The Worst Journey in the World eBook

Apsley Cherry-Garrard
This eBook from the Gutenberg Project consists of approximately 876 pages of information about The Worst Journey in the World.

The Worst Journey in the World eBook

Apsley Cherry-Garrard
This eBook from the Gutenberg Project consists of approximately 876 pages of information about The Worst Journey in the World.

“We had our first northerly wind on the plateau to-day, and a deposit of snow crystals made the surface like sand latterly on the march.  The sledge dragged like lead.  In the evening it fell calm, and although the temperature was -16 deg. it was positively pleasant to stand about outside the tent and bask in the sun’s rays.  It was our first calm since we reached the summit too.  Our socks and other damp articles which we hang out to dry at night become immediately covered with long feathery crystals exactly like plumes.  Socks, mitts and finnesko dry splendidly up here during the night.  We have little trouble with them compared with spring and winter journeys.  I generally spread my bag out in the sun during the 11/2 hours of lunch time, which gives the reindeer hair a chance to get rid of the damage done by the deposit of breath and any perspiration during the night."[296]

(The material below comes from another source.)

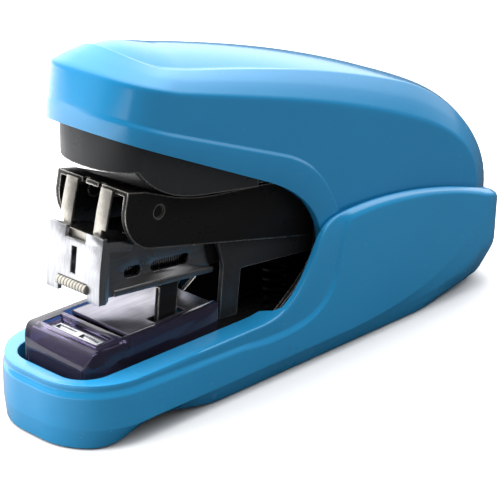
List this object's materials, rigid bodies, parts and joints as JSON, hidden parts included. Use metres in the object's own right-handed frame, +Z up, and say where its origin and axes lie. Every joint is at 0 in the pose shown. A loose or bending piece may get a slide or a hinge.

Plenty of sun, heavy surfaces, iridescent clouds ... the worst windcut sastrugi I have seen, covered with bunches of crystals like gorse ... ice blink all round ... hairy faces and mouths dreadfully iced up on the march ... hot and sweaty days’ work, but sometimes cold hands in the loops of the ski sticks ... windy streaky cirrus in every direction, all thin and filmy and scrappy ... horizon clouds all being wafted about....  These are some of the impressions here and there in Wilson’s diary during the first ten days of the party’s solitary march.  On the whole he is enjoying himself, I think.

You should read Scott’s diary yourself and form your own opinions, but I think that after the Last Return Party left him there is a load off his mind.  The thing had worked so far, it was up to them now:  that great mass of figures and weights and averages, those years of preparation, those months of anxiety—­no one of them had been in vain.  They were up to date in distance, and there was a very good amount of food, probably more than was necessary to see them to the Pole and off the plateau on full rations.  Best thought of all, perhaps, the motors with their uncertainties, the ponies with their suffering, the glacier with its possibilities of disaster, all were behind:  and the two main supporting parties were safely on their way home.  Here with him was a fine party, tested and strong, and only 148 miles from the Pole.

I can see them, working with a business-like air, with no fuss and no unnecessary talk, each man knowing his job and doing it:  pitching the tent:  finishing the camp work and sitting round on their sleeping-bags while their meal was cooked:  warming their hands on their mugs:  saving a biscuit to eat when they woke in the night:  packing the sledge with a good neat stow:  marching with a solid swing—­we have seen them do it so often, and they did it jolly well.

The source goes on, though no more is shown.